YOu can't simply replace the lower voltage MOSFETs with higher voltage ones. THere are other components that would have to be replaced. For example, the regulator that is powering all the low voltage electronics, as well as any large decoupling capacitors. The hardest thing, however, is the gate drive circuit that drive the gate of the MOSFET

Cascode

You don't learn power electronics motor drives until 3rd and 4rth year (at least at my university). 2nd year is just an intro to the basic theory.

I don't recall ever learning it formally.

Dan

 

[Ubergeek63]

anyone know where I can buy a pwm motor speed controller for 0-130vdc that uses a 130vdc input?, or around there... i'd accept 90vdc

Well Grainger has them, but they cost $350-$600 each.

We design and build them, but our customers pay $100 each for thousands a year. **broken link removed**

A 555 will not do it. A micro would do it by measuring the supply rail on a $10 capacitor and the current through the motor in real time (1000 times a second or more). The duty cycle needs to be

((Vrated ÷ RPMrated) × RPMdesired + Imotor × Rmotor) ÷ Vrail

Added to that is the PID loop...

Dan

 

[causalitist]

even if i used a 556 i will be using a push pull emiter follower to up the signal to whatever i want. i told u thats not the issue.

i will be using 35 lithium polymer batteries, 10 ah, 50A discharge.

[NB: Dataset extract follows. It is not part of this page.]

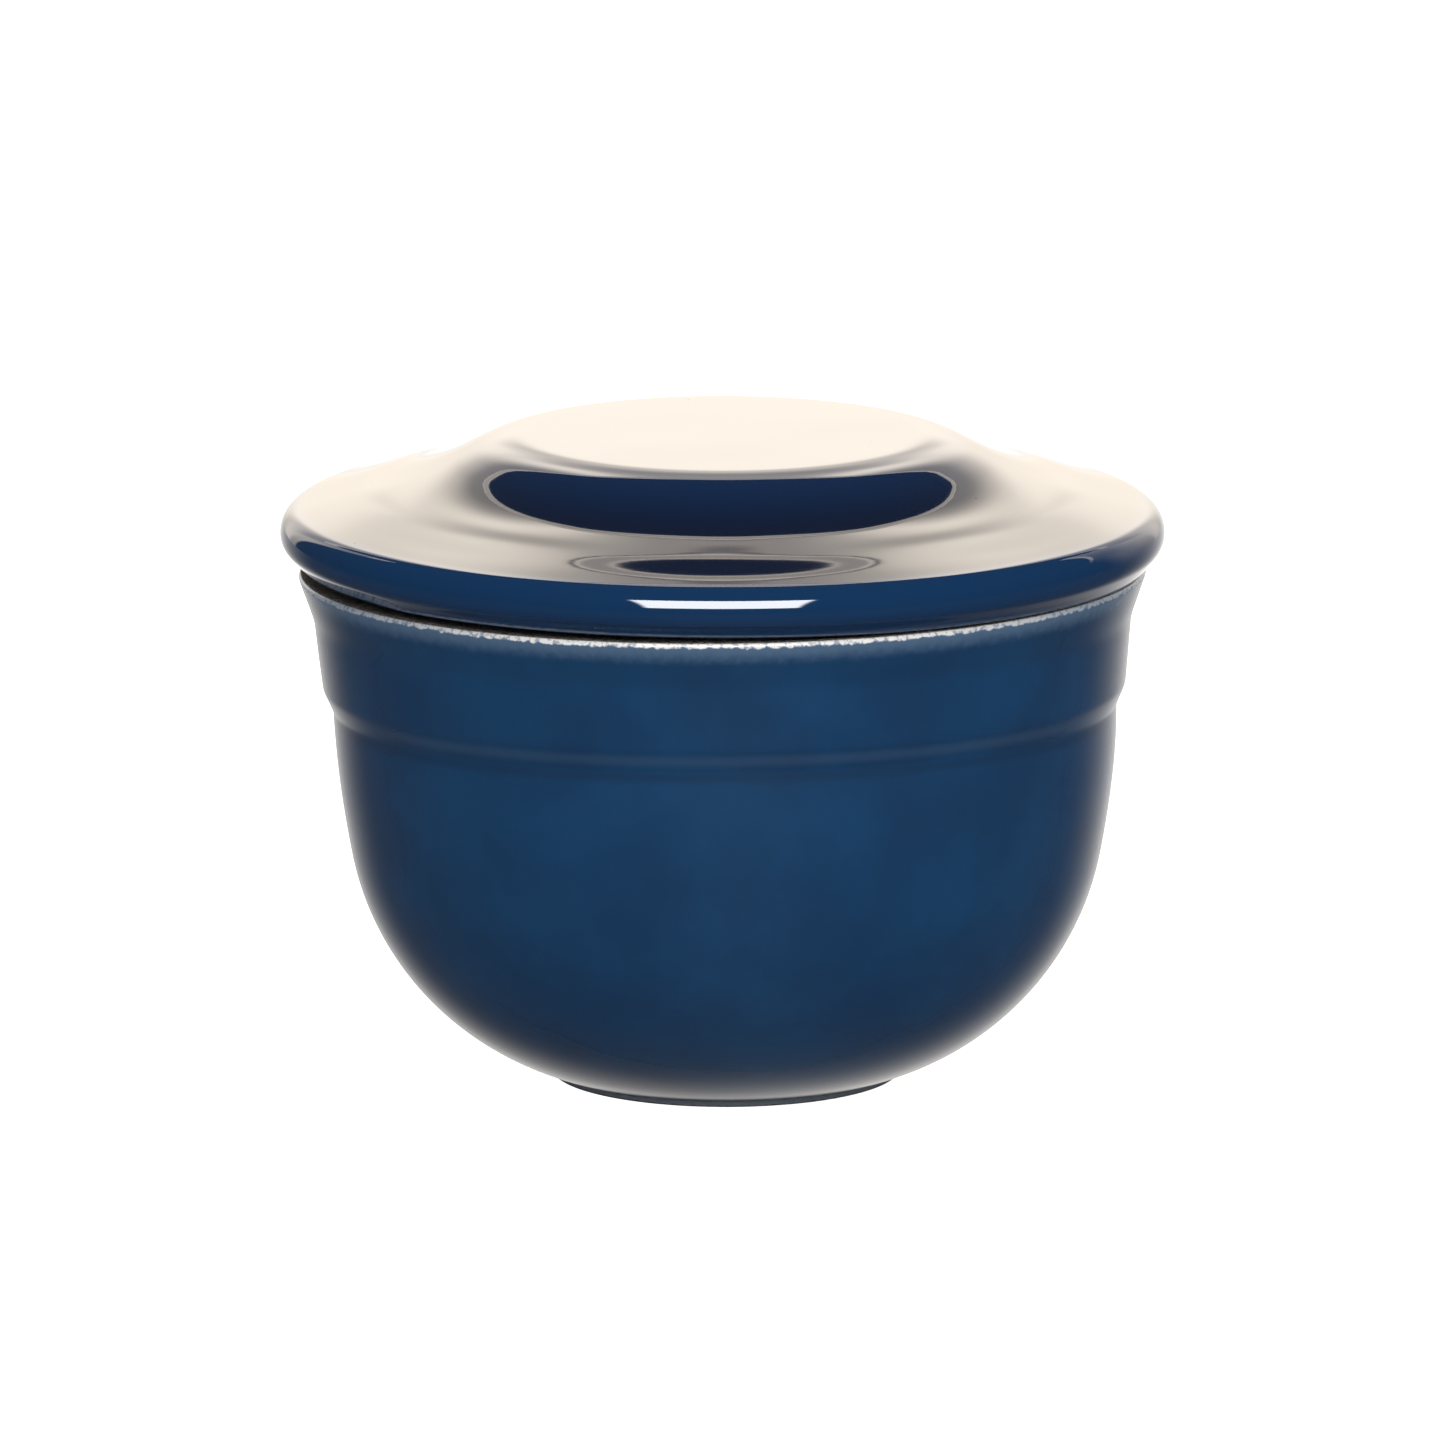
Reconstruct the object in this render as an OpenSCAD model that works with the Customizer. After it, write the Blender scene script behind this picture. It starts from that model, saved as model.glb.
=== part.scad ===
// Lidded stoneware bowl: a round bowl on a short foot ring, closed by a loose lid with a sloping brim
// and a broad, flat-topped centre. Both parts are turned shapes about the Z axis.
// Millimetres. Origin: centre of the foot, on the plane that the bowl stands on.

/* [Bowl] */
// Height of the rim above the table
bowl_h = 81.7; // [81:0.1:82.4]
// Radius where the belly meets the collar band
belly_r = 62.1; // [61:0.1:62.5]
// Height where the belly meets the collar band
belly_h = 58.6; // [58.2:0.1:59]
// Lean of the wall there, in degrees from upright
belly_lean = 2; // [1.8:0.1:2.6]
// Radius of the long arc of the side
side_arc_r = 146; // [140:1:148]
// Radius of the tighter arc that rounds into the base
base_arc_r = 45.4; // [44:0.1:46]
// Slope where the two arcs meet, in degrees below level
arc_join = 11; // [10:0.5:11]
// Thickness of the bowl's wall
wall_t = 5.5; // [4.5:0.5:6.5]
// Thickness of the floor, above the recess inside the foot
floor_t = 5.5; // [5:0.5:7]

/* [Foot ring] */
// Outside diameter of the foot ring
foot_d = 55.6; // [54:0.2:57]
// Width of the ring that touches the table
foot_ring_w = 4.5; // [3:0.5:6]
// Depth of the recess inside the ring
foot_recess = 1.5; // [1:0.1:2]

/* [Collar and rim] */
// Height where the collar band starts to stand proud
collar_h = 60.7; // [60.5:0.1:61]
// Radius at the collar's lower edge
collar_r = 63.65; // [63.4:0.05:64]
// Height of the collar's lower edge
collar_edge_h = 64.1; // [63.8:0.1:65]
// Radius at the top of the collar, where the rim flares out
flare_r = 64.75; // [64.5:0.05:65]
// Height where the rim flares out
flare_h = 74.2; // [73:0.1:75]
// Outside radius of the rim
rim_r = 67.4; // [67:0.1:67.8]
// Inside radius of the rim
rim_inner_r = 60.2; // [59.8:0.1:60.6]

/* [Lid] */
// Outside diameter of the lid, the widest part of the object
lid_d = 140; // [139:0.5:143]
// Height of the whole object with the lid on
top_h = 103.05; // [102.2:0.05:104.4]
// Height of the lid's widest point
nose_h = 87.7; // [87.2:0.1:88.2]
// Half-width of the ellipse that rounds the edge above the widest point
nose_reach = 4.2; // [3.8:0.1:5]
// Half-height of that ellipse
nose_rise = 4.15; // [3.75:0.05:4.5]
// Radius of the rounding below the widest point
nose_under_r = 4; // [3.5:0.1:4.2]
// Slope of the underside of the brim's edge, in degrees from upright
nose_under_lean = 38; // [36:1:40]
// Slope of the brim's top, in degrees
brim_slope = 15; // [14.5:0.1:15.5]
// Radius at which the flat top and the flank would meet
plateau_r = 35.6; // [35:0.1:36.2]
// Slope of the flank, in degrees
flank_slope = 27.6; // [26.8:0.1:28.4]
// Rounding between the flat top and the flank
shoulder_fillet = 1.6; // [0.8:0.2:6]
// Rounding between the flank and the brim
flank_fillet = 50; // [30:1:55]
// Thickness of the lid's shell
lid_t = 6; // [5:0.5:6.5]

/* [Lid seat and flange] */
// Gap between the lid's seat and the rim
seat_gap = 0.05; // [0.05:0.05:0.2]
// Outside radius of the seat, where the lid clears the rim
seat_r = 63.5; // [62.5:0.5:64.5]
// Height of the gap outside the seat
shadow_gap = 0.65; // [0.4:0.05:0.9]
// Outside radius of the flange that drops inside the rim
flange_r = 57.4; // [56.8:0.1:57.6]
// Depth of the flange below the seat
flange_depth = 9.5; // [8:0.5:11]
// Thickness of the flange
flange_t = 5; // [4:0.5:5.5]

/* [Hidden] */
$fn = 180;

// Largest gap allowed between an arc and the chords that draw it
chord_error = 0.0025;
edge_round = 0.8;
foot_edge_round = 0.4;
floor_round = 8;
floor_blend = 1.5;
inner_wall_round = 30;
rim_inner_round = 2.2;
collar_step_round = 2.4;
collar_edge_round = 4;
flare_round = 9;
flange_root_round = 1.5;
lid_inner_round = 8;
brim_inner_round = 3;
// Degrees left out at the top of the inner side arc, where the wall bends towards the rim
inner_arc_trim = 1;

foot_r = foot_d / 2;
lid_r = lid_d / 2;
seat_h = bowl_h + seat_gap;

// Centres of the two tangent arcs of the belly, side arc first
side_c = [belly_r - side_arc_r * cos(belly_lean), belly_h + side_arc_r * sin(belly_lean)];
base_c = side_c + (side_arc_r - base_arc_r) * [cos(arc_join), -sin(arc_join)];

// Points on the arc about c of radii r (across and up), from angle a to angle b
function arc(c, r, a, b) =
    let (steps = ceil(abs(b - a) / (2 * acos(1 - chord_error / max(r)))))
    [for (i = [0:steps]) let (t = a + (b - a) * i / steps) c + [r.x * cos(t), r.y * sin(t)]];

// Angle at which a circle of radius r about c reaches the height h
function angle_at_height(c, r, h) = asin((h - c.y) / r);

function unit(v) = v / norm(v);

// Points of the arc of radius r that rounds the corner p between the points before and after it
function round_corner(before, p, after, r) =
    let (
        u = unit(before - p),
        v = unit(after - p),
        half = acos(u * v) / 2,
        c = p + unit(u + v) * r / sin(half),
        first = p + u * r / tan(half) - c,
        last = p + v * r / tan(half) - c,
        a = atan2(first.y, first.x),
        turn = atan2(first.x * last.y - first.y * last.x, first * last)
    )
    arc(c, [r, r], a, a + turn);

// An outline from corners [radius, height, rounding]; a rounding of 0 leaves the point sharp
function outline(corners) =
    [for (i = [0:len(corners) - 1])
        let (p = corners[i], point = [p.x, p.y])
        each (p.z == 0
            ? [point]
            : let (q = corners[i - 1], n = corners[i + 1])
              round_corner([q.x, q.y], point, [n.x, n.y], p.z))];

// Points become corners with no rounding
function plain(points) = [for (p = points) [p.x, p.y, 0]];

// Centre of the ellipse that rounds the lid's edge, and the point where the brim runs smoothly into it
nose_c = [lid_r - nose_reach, nose_h];
nose_start = atan2(nose_rise, nose_reach * tan(brim_slope));
brim_end = nose_c + [nose_reach * cos(nose_start), nose_rise * sin(nose_start)];

// Height of the lid's top surface on the brim, and of the flank, at radius r
function brim_z(r) = brim_end.y + (brim_end.x - r) * tan(brim_slope);
function flank_z(r) = top_h - (r - plateau_r) * tan(flank_slope);

// Radius at which the flank meets the brim
flank_foot_r = (flank_z(0) - brim_z(0)) / (tan(flank_slope) - tan(brim_slope));

// Bowl, from the foot upwards on the outside and down again on the inside
module bowl_outline() {
    foot_angle = -acos((foot_r - base_c.x) / base_arc_r);
    inner_base_r = base_arc_r - wall_t;
    inner_side_r = side_arc_r - wall_t;
    inner_top = side_c + inner_side_r * [cos(belly_lean), -sin(belly_lean)];
    floor_h = foot_recess + floor_t;
    floor_r = base_c.x + inner_base_r * cos(angle_at_height(base_c, inner_base_r, floor_h));
    floor_angle = angle_at_height(base_c, inner_base_r, floor_h + floor_blend);

    polygon(outline(concat(
        [
            [0, foot_recess, 0],
            [foot_r - foot_ring_w, foot_recess, foot_edge_round],
            [foot_r - foot_ring_w, 0, foot_edge_round],
            [foot_r, 0, foot_edge_round]
        ],
        plain(arc(base_c, [base_arc_r, base_arc_r], foot_angle, -arc_join)),
        plain(arc(side_c, [side_arc_r, side_arc_r], -arc_join, -belly_lean)),
        [
            [belly_r + (collar_h - belly_h) * tan(belly_lean), collar_h, collar_step_round],
            [collar_r, collar_edge_h, collar_edge_round],
            [flare_r, flare_h, flare_round],
            [rim_r, bowl_h, edge_round],
            [rim_inner_r, bowl_h, rim_inner_round],
            [inner_top.x, inner_top.y, inner_wall_round]
        ],
        plain(arc(side_c, [inner_side_r, inner_side_r], -belly_lean - inner_arc_trim, -arc_join)),
        plain(arc(base_c, [inner_base_r, inner_base_r], -arc_join, floor_angle)),
        [
            [floor_r, floor_h, floor_round],
            [0, floor_h, 0]
        ]
    )));
}

// Lid, from the top centre outwards over the brim, then inwards along the underside
module lid_outline() {
    under_c = [lid_r - nose_under_r, nose_h];
    under_end = under_c + nose_under_r * [cos(nose_under_lean), -sin(nose_under_lean)];
    lip_h = seat_h + shadow_gap;
    lip_r = under_end.x - (under_end.y - lip_h) * tan(nose_under_lean);
    seat_edge_r = seat_r + shadow_gap / 2;
    flange_end_h = seat_h - flange_depth;
    flange_inner_r = flange_r - flange_t;

    polygon(outline(concat(
        [
            [0, top_h, 0],
            [plateau_r, top_h, shoulder_fillet],
            [flank_foot_r, flank_z(flank_foot_r), flank_fillet]
        ],
        plain(arc(nose_c, [nose_reach, nose_rise], nose_start, 0)),
        plain(arc(under_c, [nose_under_r, nose_under_r], 0, -nose_under_lean)),
        [
            [lip_r, lip_h, edge_round],
            [seat_edge_r, lip_h, 0],
            [seat_r, seat_h, 0],
            [flange_r, seat_h, flange_root_round],
            [flange_r, flange_end_h, edge_round],
            [flange_inner_r, flange_end_h, edge_round],
            [flange_inner_r, brim_z(flange_inner_r) - lid_t, brim_inner_round],
            [plateau_r - lid_t * tan(flank_slope / 2), top_h - lid_t, lid_inner_round],
            [0, top_h - lid_t, 0]
        ]
    )));
}

module bowl() {
    color([0.06, 0.17, 0.33])
        rotate_extrude()
            bowl_outline();
}

module lid() {
    color([0.05, 0.12, 0.26])
        rotate_extrude()
            lid_outline();
}

bowl();
lid();
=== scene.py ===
"""A lidded bowl of blue glazed stoneware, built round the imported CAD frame.

The two CAD solids give the outlines. Each outline is turned into a finer mesh with the small
irregularities of pottery, and gets a procedural glaze with bare clay where the kiln shelf and the
lid's seat leave it unglazed.
"""

import math

import bpy
import numpy as np
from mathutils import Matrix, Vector, noise


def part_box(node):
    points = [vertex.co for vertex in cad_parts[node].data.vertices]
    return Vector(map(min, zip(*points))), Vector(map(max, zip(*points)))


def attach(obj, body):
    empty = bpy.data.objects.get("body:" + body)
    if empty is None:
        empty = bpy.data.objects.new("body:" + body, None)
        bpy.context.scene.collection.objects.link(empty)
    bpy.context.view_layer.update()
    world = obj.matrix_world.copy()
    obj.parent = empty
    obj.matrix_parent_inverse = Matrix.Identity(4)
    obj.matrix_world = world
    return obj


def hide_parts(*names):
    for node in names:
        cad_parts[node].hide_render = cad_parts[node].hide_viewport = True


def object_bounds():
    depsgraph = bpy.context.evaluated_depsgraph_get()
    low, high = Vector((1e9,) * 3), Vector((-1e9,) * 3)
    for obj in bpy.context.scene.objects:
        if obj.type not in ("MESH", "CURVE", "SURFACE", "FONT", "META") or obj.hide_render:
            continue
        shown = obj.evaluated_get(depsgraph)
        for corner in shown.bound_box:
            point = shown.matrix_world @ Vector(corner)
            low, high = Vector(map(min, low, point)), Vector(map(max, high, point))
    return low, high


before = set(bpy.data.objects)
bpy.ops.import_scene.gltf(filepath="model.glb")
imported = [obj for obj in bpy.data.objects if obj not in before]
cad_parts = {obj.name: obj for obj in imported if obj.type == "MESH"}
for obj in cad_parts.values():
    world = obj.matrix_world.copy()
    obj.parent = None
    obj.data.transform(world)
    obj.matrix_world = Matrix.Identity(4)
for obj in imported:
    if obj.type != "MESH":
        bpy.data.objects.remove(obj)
cad_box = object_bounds()

MM = 0.001

# Resolution of the turned meshes
SEGMENTS = 288
LONGEST_STEP = 1.0 * MM
# Vertices nearer than this to the plane y = 0 are on the section's outline
ON_SEAM = 1e-7

# Height of the bowl's rim, read from the frame
RIM_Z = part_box("bowl")[1].z
# Top of the narrow gap between the rim and the lid's edge
JOINT_GAP_Z = RIM_Z + 0.7 * MM


# ---------------------------------------------------------------- outlines and turned meshes


def cad_outline(node):
    """Half section of a turned CAD node, as an ordered list of (radius, height)."""
    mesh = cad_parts[node].data
    seam = {}
    for v in mesh.vertices:
        if abs(v.co.y) < ON_SEAM and v.co.x > 0:
            seam[v.index] = (round(v.co.x, 7), round(v.co.z, 7))
    links = {}
    for edge in mesh.edges:
        a, b = edge.vertices
        if a in seam and b in seam and seam[a] != seam[b]:
            links.setdefault(seam[a], set()).add(seam[b])
            links.setdefault(seam[b], set()).add(seam[a])
    ends = sorted((p for p in links if len(links[p]) == 1), key=lambda p: p[1])
    walk = [ends[0]]
    while True:
        ahead = [p for p in links[walk[-1]] if p not in walk[-2:]]
        if not ahead:
            return walk
        walk.append(ahead[0])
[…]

i know i would have to replace the regulator. in fact i was asking if i can.
i wouldnt even bother though. im just going to have 2 batteries, one 12v one 130v.

that speed control is AC powered right? i have one of those.. worthless to me.. initially i thought it was just a dc speed control with a full wave bridge rectifier at the input... but apparently not.

 

[Ubergeek63]

even if i used a 556 i will be using a push pull emiter follower to up the signal to whatever i want. i told u thats not the issue.

i will be using 35 lithium polymer batteries, 10 ah, 50A discharge.

i know i would have to replace the regulator. in fact i was asking if i can.
i wouldnt even bother though. im just going to have 2 batteries, one 12v one 130v.

that speed control is AC powered right? i have one of those.. worthless to me.. initially i thought it was just a dc speed control with a full wave bridge rectifier at the input... but apparently not.

Most are, but they are more than just a speed control in the sense that you are thinking but your batteries will only last one to two hours on a charge. The motors take 5A just to run and are typically current limited at 20-35A.

I was trying to say before that the motor speed is proportional to armature voltage, which is the rail voltage times the duty cycle, minus the drop on the winding resistance. While you would still have mechanical and loop dynamics to contend with, you do not have to worry about line ripple running off of batteries.

Most treadmill motor controls us a AC transformer to supply 12V to the display and run the motor right off the rectified line and a 2000µF 200V cap. They generally have relays to drive the AC grade motor and PWM speed command. Our newer ones readily supply 1.5A for the display electronics from a switcher so you would not need the additional 12V battery.

Dan

 

[causalitist]

i just took apart another treadmill, and this one has what your talking about.. it takes ac runs it through a bridge rectifier and then to the boards inputs.
has two irf640(200v,18A,150mOhm) (ones burned out) , uses infinity sg3526bdw mosfet driver.

think i could replace these mosfets with better ones? the gate charge on the current ones is 55-72nC , it would work fine if i used something a little better, and with much lower Rds right? man would it be awesome if it could run two irfp4668pbf (Qg=151nC , 5mOhm, 200v, 90A, 520W) .. that mosfet driver can handle it right?

heck, anything 15mOhm and below will greatly increase current rating.

also...since the 130v comes in through a rectifier, it has a 1000uF capacitor to store the regenerative juice.. and a transistor that turns on when cap is full and dumps all regen into a few big resistors! nasty. the cap is right across the dc input to board.. so if i was just using batteries, i would have regen.


that other treadmill controller took ac input, had no transformer, no mosfets, only 2 lm324 and 2 SCR's and a few big diodes.. so i dont want to mess with scrs.. i want to figure mosfets out first.

what i dont get is that both of these seem to take 130vdc and put it right into all the mosfet driver, lm324 chips etc.. i cant tell very well, but neither board has a transformer.

oh, and pwm @ 20khz would go through a transformer right?
just popped in my head that i could just use a 48 volt battery, 48 volt controller, and a 3:1 transformer before the motor.. all those are cheap and buying 1/3 the batteries will save me $500 or so.... but the transformer would be huge right?